A CRITICAL APPRAISAL OF THE PRINCIPLES RELATING TO MISTAKE AND MISREPRESENTATION AS FACTORS AFFECTING CONSENSUS IN CONTRACTUAL AGREEMENTS IN THE NAMIBIAN CONTEXT: DISCUSSION THROUGH THE USE OF EXAMPLES
Keywords:Mistake, Misrepresentation, Consensus, Contract Law, Namibian Courts
This article suggests that when those engaging in commercial undertakings have a proper understanding of the principles of the law of contract, particularly, the law pertaining to consensus, they will limit the risks of engaging in conduct that will cause them financial loss. The definitions of mistake and misrepresentation (being factors affecting consensus) need to be amplified to avoid existing confusion between the two terms. Misrepresentation and mistake may lead to different respective outcomes and possible remedies, thus necessitating a proper distinction between the two terms.
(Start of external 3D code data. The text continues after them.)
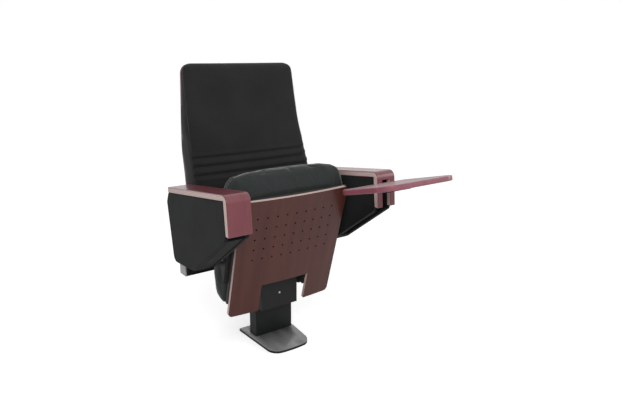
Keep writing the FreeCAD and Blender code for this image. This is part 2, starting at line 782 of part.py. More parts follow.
half_low, half_top = s.back_half_low.value, s.back_half_top.value
shell = back_band(s.shell_thick.value, 0, half_low, half_top)
solid_part("back_shell", shell.common(back_outline(s.shell_low.value, 0)))
strap_rear = s.shell_thick.value + s.soft_gap.value
strap_front = strap_rear + s.bracket_thick.value
board_front = strap_front + s.board_thick.value
board = back_band(board_front, strap_rear, half_low, half_top)
board = board.common(back_outline(s.board_low.value, s.board_inset.value))
straps = {}
for side, sign in SIDES.items():
    x = s.bracket_x.value * sign - s.bracket_wide.value / 2
    high = s.board_low.value + s.bracket_lap.value
    room = Part.makeBox(s.bracket_wide.value, 400, high - s.shell_low.value, Vector(x, 0, s.shell_low.value))
    strap = back_band(strap_front, strap_rear, half_low, half_top).common(room)
    foot_z = s.beam_low.value + s.beam_size.value
    foot_y = back_points(strap_front)[0].y
    lower = Part.makeBox(
        s.bracket_wide.value, s.bracket_thick.value, s.shell_low.value - foot_z, Vector(x, foot_y, foot_z)
    )
    straps[side] = strap.fuse(lower).removeSplitter()
    gap = s.soft_gap.value
    groove_low = s.board_low.value - gap
    wide, tall = s.bracket_wide.value + gap * 2, high + gap - groove_low
    groove = Part.makeBox(wide, 400, tall, Vector(x - gap, 0, groove_low))
    board = board.cut(back_band(strap_front + gap, 0, half_low, half_top).common(groove))
solid_part("back_board", board)
for side in SIDES:
    solid_part(f"back_bracket_{side}", straps[side])

channels = [s.channel_low.value + s.channel_pitch.value * k for k in range(3)]


def back_profile(shrink, crown):
    """Side profile of the back cushion, with its sewn channels as shallow notches in the front."""
    top = s.back_top.value - s.head_wall.value - shrink
    low = s.board_low.value + shrink
    chest, lumbar = (y.value + shrink - crown for y in (s.chest_y, s.lumbar_y))
    points = [
        (chest + 10, top, 8 - shrink * 0.7),
        (chest, top - 30, 30),
        (chest, s.chest_low.value, 60),
        (lumbar + (chest - lumbar) * 0.73, s.lumbar_high.value * 0.52 + s.chest_low.value * 0.48, 30),
        (lumbar + 10, s.lumbar_high.value, 24),
    ]
    depth = s.channel_deep.value - shrink * 0.4
    for z in reversed(channels):
        points += [(lumbar, z + 7, 3), (lumbar + depth, z, 1.5), (lumbar, z - 7, 3)]
    points += [(lumbar + 2, low + 50, 20), (lumbar + 16, low, 16)]
    rear = [(y - board_front - s.soft_gap.value, z) for y, z in back_rear_line(low, top - 9)]
    return points + [(y, z, r) for (y, z), r in zip(rear, (4, 60, 60, 60, 3))]


def back_rear_line(low, high):
    """Rear of the shell at five heights from low to high, where the cushion's own rear line turns."""
    curve = Part.BSplineCurve()
    curve.interpolate(back_points(0))
    heights = [low + (high - low) * k / 4 for k in range(5)]
    line = []
    for z in heights:
        cut = curve.intersectCC(Part.LineSegment(Vector(0, -100, z), Vector(0, 500, z)))
        line.append((cut[0].Y, z))
    return line


back = loft_across(back_profile, soft_stations(half_low, s.back_crown.value, 7))
solid_part("back_cushion", back.common(back_outline(s.board_low.value, 0.5)))

# Writing tablet, drawn level about its swing axis and tilted with its front up.
tablet_place = Placement(
    Vector(0, swing_y.value, swing_z.value),
    Rotation(Vector(1, 0, 0), -s.tablet_tilt.value),
)
bar_top = s.bar_deep / 2
bar = plate(
    "tablet_arm",
    "YZ_Plane",
    rectangle(-s.bar_reach, s.bar_tail, -bar_top, bar_top),
    s.bar_left,
    s.bar_thick,
    (0, 1),
    bar_top - s.bush_wall,
    tablet_place,
)
ledge_far, ledge_near = -s.bar_reach + s.bar_deep, -s.tablet_near - s.bar_deep
ledge = outline(
    new_sketch(bar, "XY_Plane", bar_top - s.flange_thick),
    rectangle(s.bar_left - s.ledge_wide, s.bar_left, ledge_far, ledge_near),
)
pad(bar, ledge, s.flange_thick)
drill(bar, "YZ_Plane", [(0, 0)], s.swing_radius + s.pin_fit, s.bar_left, s.bar_thick)
swing_pin = pin(
    "tablet_pin",
    "YZ_Plane",
    (0, 0),
    s.swing_radius,
    frame_outer,
    s.bar_left + s.bar_thick + s.bush_wall - frame_outer,
    tablet_place,
)
collar_length = s.bar_left - s.side_gap - frame_outer
collar = circles(new_sketch(swing_pin, "YZ_Plane", frame_outer), [(0, 0)], s.swing_radius + s.bush_wall)
pad(swing_pin, collar, collar_length)

# Flip hinge: knuckles turn about a pin beside the bar, by turns on the bar and on the board's leaf.
flip_x = s.bar_left + s.bar_thick + s.flip_gap
flip_z = bar_top - s.flip_gap
knuckle_radius = s.flip_gap - s.side_gap
knuckle_pitch = (s.bar_reach - s.tablet_near - s.bar_deep) / s.knuckles
knuckle_run = knuckle_pitch - s.side_gap
flip_start = -s.bar_reach + s.bar_tail
leaf = new_body("tablet_leaf", tablet_place)
leaf_low = bar_top + s.board_gap - s.leaf_thick
for k in range(round(s.knuckles.value)):
    owner, begin = (leaf, bar)[k % 2], -(flip_start + knuckle_pitch * (k + 1))
    barrel = circles(new_sketch(owner, "XZ_Plane", begin), [(flip_x, flip_z)], knuckle_radius)
    pad(owner, barrel, knuckle_run)
    if owner is bar:
        web = rectangle(s.bar_left + s.bar_thick, flip_x, flip_z - knuckle_radius, flip_z)
    else:
        web = rectangle(flip_x, flip_x + s.flip_gap, flip_z, bar_top + s.board_gap)
    pad(owner, outline(new_sketch(owner, "XZ_Plane", begin), web), knuckle_run)
    if k == 0:
        edge = s.tablet_right - s.leaf_thick * 2
        wing = rectangle(flip_x + s.flip_gap, edge, leaf_low, bar_top + s.board_gap)
        wing_run = knuckle_pitch * s.knuckles - s.side_gap
        pad(owner, outline(new_sketch(owner, "XZ_Plane", -flip_start - wing_run), wing), wing_run)
for owner in (leaf, bar):
    bore = circles(
        new_sketch(owner, "XZ_Plane", -flip_start - knuckle_pitch * s.knuckles),
        [(flip_x, flip_z)],
        s.flip_radius + (s.pin_fit if owner is leaf else size(0)),
    )
    pocket(owner, bore, knuckle_pitch * s.knuckles)
pin(
    "tablet_hinge_pin",
    "XZ_Plane",
    (flip_x, flip_z),
    s.flip_radius,
    -flip_start - knuckle_pitch * s.knuckles + s.side_gap,
    knuckle_pitch * s.knuckles - s.side_gap,
    tablet_place,
)
board_low = bar_top + s.board_gap
tablet_corners = [
    (s.tablet_left, -s.tablet_far),
    (s.tablet_right, -s.tablet_far),
    (s.tablet_right, -s.tablet_near),
    (s.tablet_left, -s.tablet_near),
]
plate(
    "tablet_board",
    "XY_Plane",
    tablet_corners,
    board_low,
    s.tablet_thick,
    (0, 1, 3),
    s.tablet_round,
    tablet_place,
)

doc.recompute()
for thing in doc.Objects:
    if "Invalid" in thing.State or "Error" in thing.State:
        raise RuntimeError(f"{thing.Label} did not build: {thing.State}")
for part in PARTS:
    if part.Shape.isNull() or not part.Shape.isValid():
        raise RuntimeError(f"{part.Label} is not a valid shape")

os.makedirs("parts", exist_ok=True)
for part in PARTS:
    part.Shape.exportStep(f"parts/{part.Label}.step")
print(len(PARTS), "parts")
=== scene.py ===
import json
import math

import bmesh
import bpy
from mathutils import Matrix, Vector
from mathutils.bvhtree import BVHTree

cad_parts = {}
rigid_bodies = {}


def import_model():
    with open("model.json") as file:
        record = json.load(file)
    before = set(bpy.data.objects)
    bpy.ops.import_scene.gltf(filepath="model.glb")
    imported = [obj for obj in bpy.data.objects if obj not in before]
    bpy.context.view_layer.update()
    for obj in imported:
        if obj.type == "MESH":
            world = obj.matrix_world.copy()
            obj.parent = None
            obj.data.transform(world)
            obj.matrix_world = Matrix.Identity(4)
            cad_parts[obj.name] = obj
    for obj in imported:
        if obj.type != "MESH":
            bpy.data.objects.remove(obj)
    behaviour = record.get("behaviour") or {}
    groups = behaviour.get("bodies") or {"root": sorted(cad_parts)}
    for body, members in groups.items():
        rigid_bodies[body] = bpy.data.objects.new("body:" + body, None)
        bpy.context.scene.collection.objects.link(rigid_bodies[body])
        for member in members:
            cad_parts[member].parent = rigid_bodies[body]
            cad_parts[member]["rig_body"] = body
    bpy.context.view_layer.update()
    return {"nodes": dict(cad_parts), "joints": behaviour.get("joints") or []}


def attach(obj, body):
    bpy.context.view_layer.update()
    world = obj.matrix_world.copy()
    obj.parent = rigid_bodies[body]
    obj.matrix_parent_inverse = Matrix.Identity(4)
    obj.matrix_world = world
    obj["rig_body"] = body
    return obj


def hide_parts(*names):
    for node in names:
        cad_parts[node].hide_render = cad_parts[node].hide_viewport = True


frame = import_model()
nodes = frame["nodes"]


# Foot, column and beam: welded steel tube and plate under black powder coat, bolted to the floor.
# The foot wears a smooth moulded cover that hides the bolts.
NOISE_LOW, NOISE_HIGH = 0.3, 0.7


def new_material(name, colour, roughness, metallic=0.0):
    material = bpy.data.materials.new(name)
    material.use_nodes = True
    shader = material.node_tree.nodes["Principled BSDF"]
    shader.inputs["Base Color"].default_value = (*colour, 1)
    shader.inputs["Roughness"].default_value = roughness
    shader.inputs["Metallic"].default_value = metallic
    return material, material.node_tree, shader


def add_node(tree, kind, inputs=(), **settings):
    """Adds a node; each input is given a number, a colour or the socket that feeds it."""
    made = tree.nodes.new(kind)
    for key, value in settings.items():
        setattr(made, key, value)
    for key, value in dict(inputs).items():
        if isinstance(value, bpy.types.NodeSocket):
            tree.links.new(value, made.inputs[key])
        else:
            made.inputs[key].default_value = value
    return made


def object_noise(tree, scale, detail=3.0, stretch=(1, 1, 1)):
    """Noise over the piece's own coordinates, drawn together where stretch is large."""
    place = add_node(tree, "ShaderNodeTexCoord").outputs["Object"]
    if stretch != (1, 1, 1):
        drawn = {"Vector": place, "Scale": stretch}
        place = add_node(tree, "ShaderNodeMapping", drawn).outputs["Vector"]
    noise = {"Vector": place, "Scale": scale, "Detail": detail}
    return add_node(tree, "ShaderNodeTexNoise", noise).outputs["Fac"]


def ramp(tree, fac, stops):
    """Colours along fac, as (place, colour) stops."""
    made = add_node(tree, "ShaderNodeValToRGB", {"Fac": fac})
    elements = made.color_ramp.elements
    for k, (place, colour) in enumerate(stops):
        stop = elements[k] if k < 2 else elements.new(place)
        stop.position = place
        stop.color = (*colour, 1)
    return made.outputs["Color"]


def mottled(tree, noise, dark, light):
    """Two tones over the range in which most of a noise lies."""
    return ramp(tree, noise, [(NOISE_LOW, dark), (NOISE_HIGH, light)])


def between(tree, noise, low, high):
    """A number from low to high over that same range."""
    spread = {"From Min": NOISE_LOW, "From Max": NOISE_HIGH, "To Min": low, "To Max": high}
    return add_node(tree, "ShaderNodeMapRange", {"Value": noise, **spread}).outputs["Result"]


def bump(tree, shader, height, distance, strength=1.0):
    relief = {"Height": height, "Distance": distance, "Strength": strength}
    made = add_node(tree, "ShaderNodeBump", relief)
    tree.links.new(made.outputs["Normal"], shader.inputs["Normal"])


def coated_steel():
    material, tree, shader = new_material("black_powder_coat", (0.009, 0.010, 0.010), 0.42)
    shader.inputs["Specular IOR Level"].default_value = 0.22
    tone = mottled(tree, object_noise(tree, 9), (0.007, 0.008, 0.008), (0.012, 0.013, 0.013))
    tree.links.new(tone, shader.inputs["Base Color"])
    tree.links.new(between(tree, object_noise(tree, 25), 0.34, 0.46), shader.inputs["Roughness"])
    bump(tree, shader, object_noise(tree, 1400, 2), 0.00012, 0.6)
    return material


def moulded_plastic(name, colour, roughness, gloss=0.5):
    material, tree, shader = new_material(name, colour, roughness)
    shader.inputs["Specular IOR Level"].default_value = gloss
    dark, light = [c * 0.85 for c in colour], [c * 1.15 for c in colour]
    tree.links.new(mottled(tree, object_noise(tree, 14), dark, light), shader.inputs["Base Color"])
    worn = between(tree, object_noise(tree, 40), roughness - 0.05, roughness + 0.06)
    tree.links.new(worn, shader.inputs["Roughness"])
    bump(tree, shader, object_noise(tree, 2200, 2), 0.00008, 0.5)
    return material


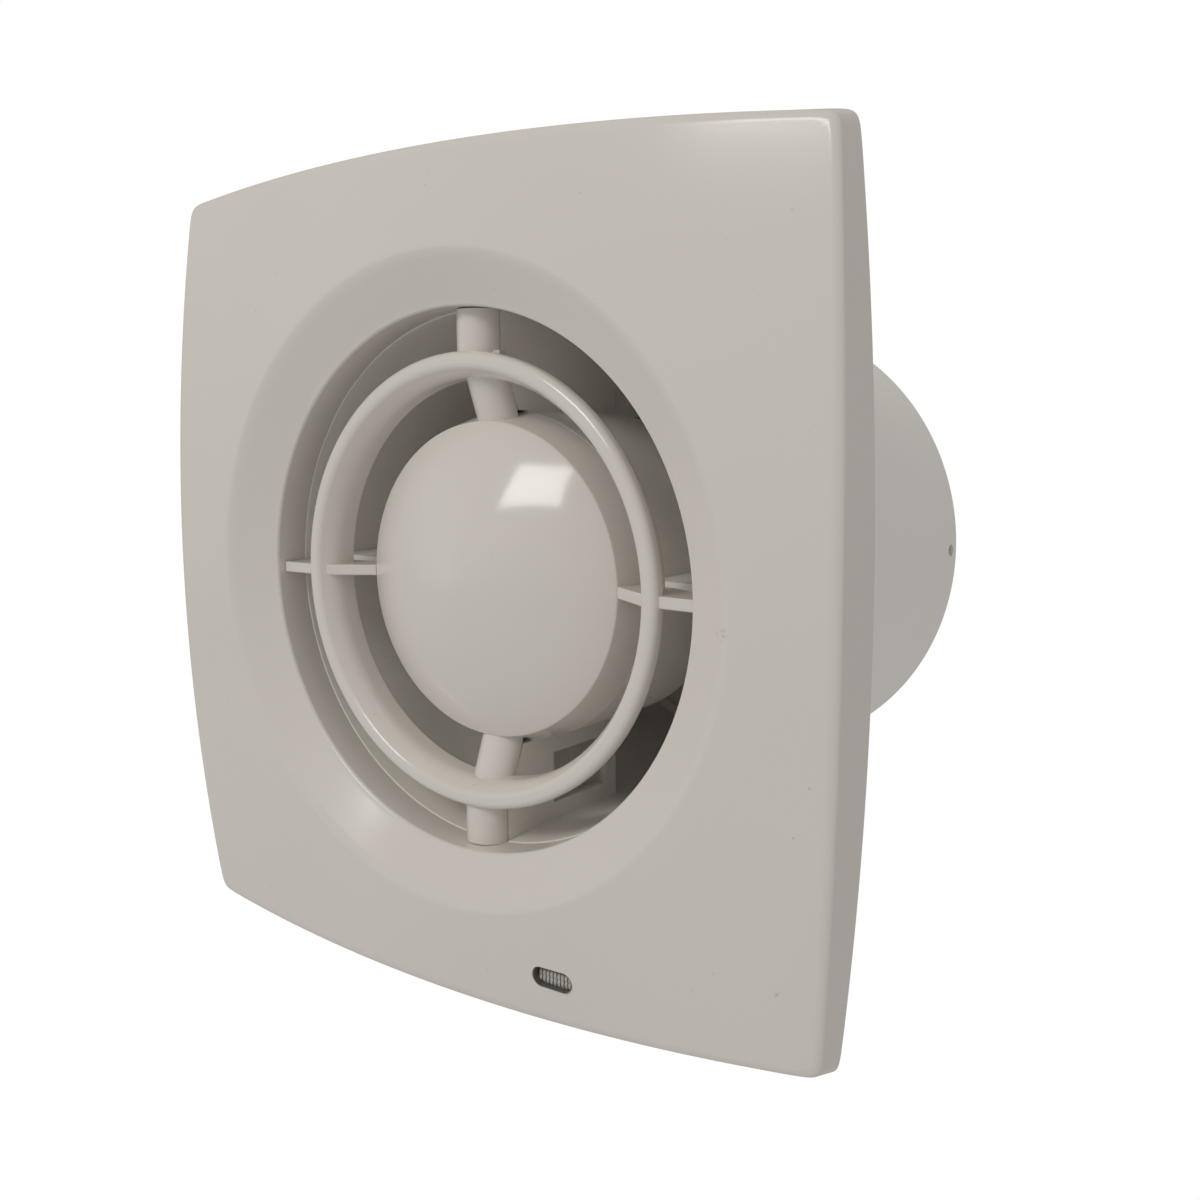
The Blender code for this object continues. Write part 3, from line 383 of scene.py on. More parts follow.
def soften(obj, width, steps=3, angle=35.0):
    """Rounds the edges sharper than an angle."""
    step = obj.modifiers.new("soft_edges", "BEVEL")
    step.width = width * MM
    step.segments = steps
    step.limit_method = "ANGLE"
    step.angle_limit = math.radians(angle)
    step.harden_normals = False
    settle(obj)
    smooth(obj, 50.0)


def finish_piece(obj, paint, body, replaced=()):
    obj.data.materials.clear()
    obj.data.materials.append(paint)
    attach(obj, body)
    if replaced:
        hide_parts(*replaced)


# ---------------------------------------------------------------- outlines

def side_reach(half, bulge, angle):
    """Distance from the centre to a bulged side whose middle lies at angle 0."""
    along, across = math.cos(angle), math.sin(angle)
    if along <= 0.01:
        return 1.0e6
    curve = bulge * across * across / (half * half)
    if curve < 1.0e-9:
        return (half + bulge) / along
    return (-along + math.sqrt(along * along + 4.0 * curve * (half + bulge))) / (2.0 * curve)


def square_reach(half, bulge, angle):
    """Distance from the centre to the outline of a square with bulged sides and soft corners."""
    total = 0.0
    for quarter in range(4):
        reach = side_reach(half, bulge, angle - quarter * math.pi / 2.0)
        total += reach ** -CORNER_POWER
    return total ** (-1.0 / CORNER_POWER)


def plate_angles(steps=40):
    """Angles that crowd towards the four corners, the same on every ring of a plate."""
    half_side = [45.0 * (1.0 - (1.0 - i / steps) ** 2.0) for i in range(steps)]
    eighth = half_side + [45.0] + [90.0 - a for a in reversed(half_side[1:])]
    return [math.radians(90.0 * quarter + a) for quarter in range(4) for a in eighth]


ANGLES = plate_angles()


def ring_point(reach, angle, y):
    x, z = reach * math.cos(angle), reach * math.sin(angle)
    return (x, y(x, z) if callable(y) else y, z)


def plate_ring(half, bulge, y, inset=0.0):
    """A ring round the square outline; y is a number or a function of (x, z)."""
    return [ring_point(square_reach(half, bulge, angle) - inset, angle, y) for angle in ANGLES]


def plate_circle(radius, y):
    return [ring_point(radius, angle, y) for angle in ANGLES]


def face_ring(share, y):
    """A ring of the front face, a share of the way from the dish's edge to the bevel."""
    ring = []
    for angle in ANGLES:
        far = square_reach(COVER_FRONT_HALF, COVER_FRONT_BULGE, angle) - BEVEL_INSET
        ring.append(ring_point(DISH_OUTER_R + share * (far - DISH_OUTER_R), angle, y))
    return ring


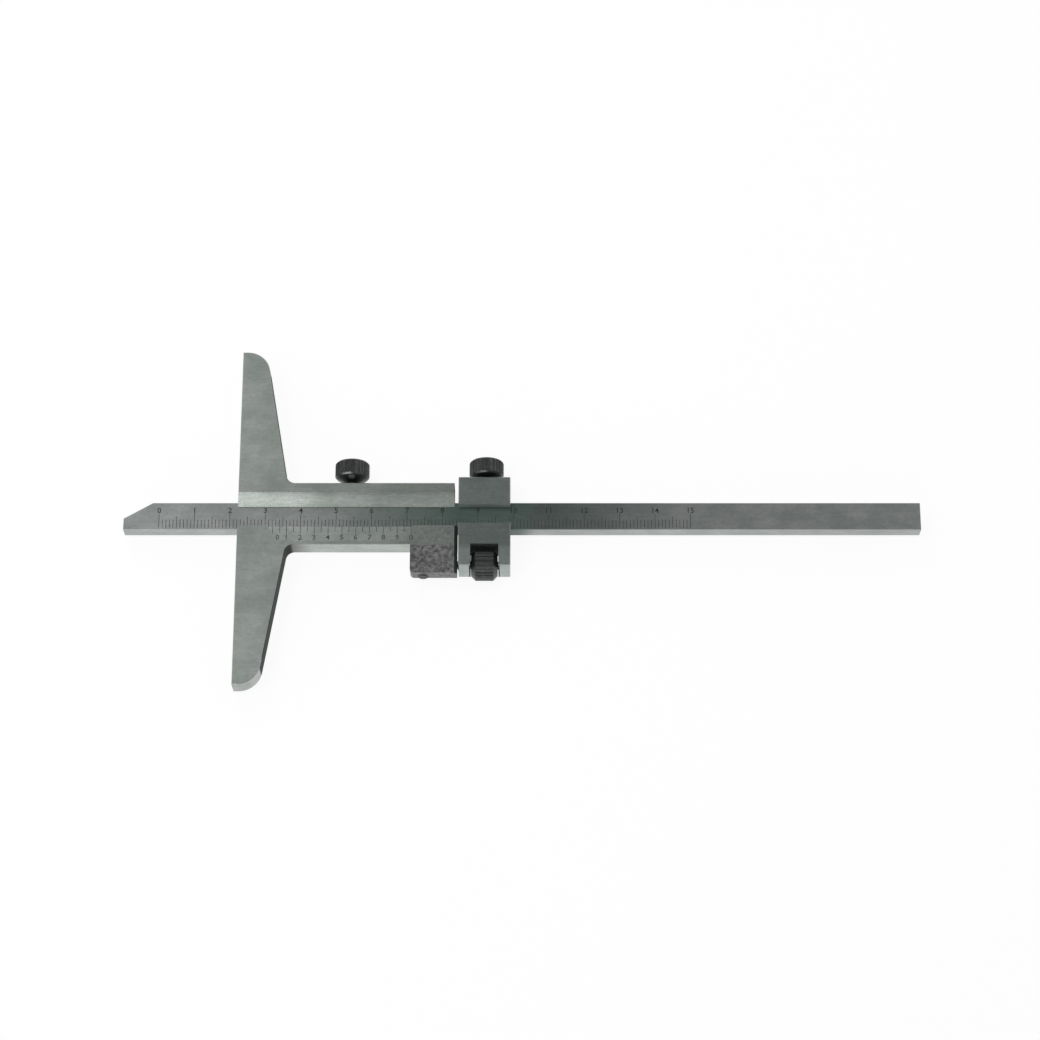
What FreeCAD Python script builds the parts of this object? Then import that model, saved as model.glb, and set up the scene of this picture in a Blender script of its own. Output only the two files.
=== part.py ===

In this light, the article explores and proposes similarities and differences between mistake and misrepresentation. The article further emphasises the fact that misrepresentation involves some form of incorrect representation of facts, whereas in the case of mistake, there is essentially no incorrect representation. Mistake can be said to involve misapprehension of given information, although such information may not be incorrect. It is submitted that the courts should go further than merely looking at the black-and-white before them; they must also pay attention to the conduct of the parties, the intention of the parties and the resulting consequences.